1/10
Horrible movie with even worse playing of history
13 February 2002
Somehow, I don't understand why Spielberg chose to make this movie. It was essentially a prison camp movie but why set it in China? If it is in China, then why is it about white people? In the entire movie, the Japanese are glorified as a warrior nation, while the Chinese are portrayed as dirty people. If Spielberg wanted to make a prison camp movie, he should have just skipped to Schindler's List or make a movie about a REAL prison camp perhaps. It seemed like Spielberg simply wanted to make a movie in China, since he haven't done so before. But Spielberg decides to completely neglect the real victims in the war, the Chinese, and decide to make a movie about a tiny minority that was stupid enough to still pursue their imperialistic fortunes even at a time of war.
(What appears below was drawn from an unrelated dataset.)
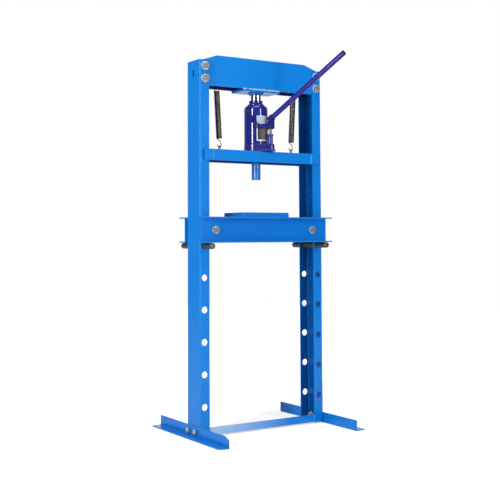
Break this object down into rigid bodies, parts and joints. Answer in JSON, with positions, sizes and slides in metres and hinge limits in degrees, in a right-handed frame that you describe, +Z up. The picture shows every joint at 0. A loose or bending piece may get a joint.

Some historical concerns. In the beginning of the movie, it states that China and Japan has been in 4 years of undeclared war already, therefore the starting scene was set in 1941. Shanghai fell in 1937. Also, Shanghai fell only after the largest battle of WW2, the Battle of Shanghai, and in the movie it seemed like the Japanese all of a sudden walked into the city and caught everyone by surprise. The Battle of Shanghai took 3 months! You would think people would know to get out of Shanghai by now, especially Westerners who had the means and a place to go, BACK HOME! Also, Shanghai was liberated by the Nationalist army, not by Americans, but whatever, its a Hollywood movie. This movie only had a couple historical mistakes because there was only a couple scenes of history in it! The prison camp could have been anywhere, anytime, any war, just change the subjugators. The scenary of the camp was also bland and generic enough to make you think it was filmed in Bakerfield. The generic camp also made the movie completely generic. All this makes you wonder, why China? If China, why this? It's not like the China war had much movies made about it. Spielberg could have made much better movies with China in WW2 as the background, such as something about the Nanking Massacre, or the Chinese defense against the Japanese, or even the American "flying tigers". Instead Spielberg chose the most unrealistic and obscure nook to make a grand epic about. Baffling. The movie itself was bland except for the boy, who made you wonder if he had gone crazy from the change around him. One minute he was a pampered kid from a western imperialist family, the next he was a refugee, although still better treated than the Chinese. Atleast he wasn't shot immediately on sight. Watching this movie makes me sad about how the world is treating the 2nd Sino-Japanese war from 1937-45 as a forgotten war.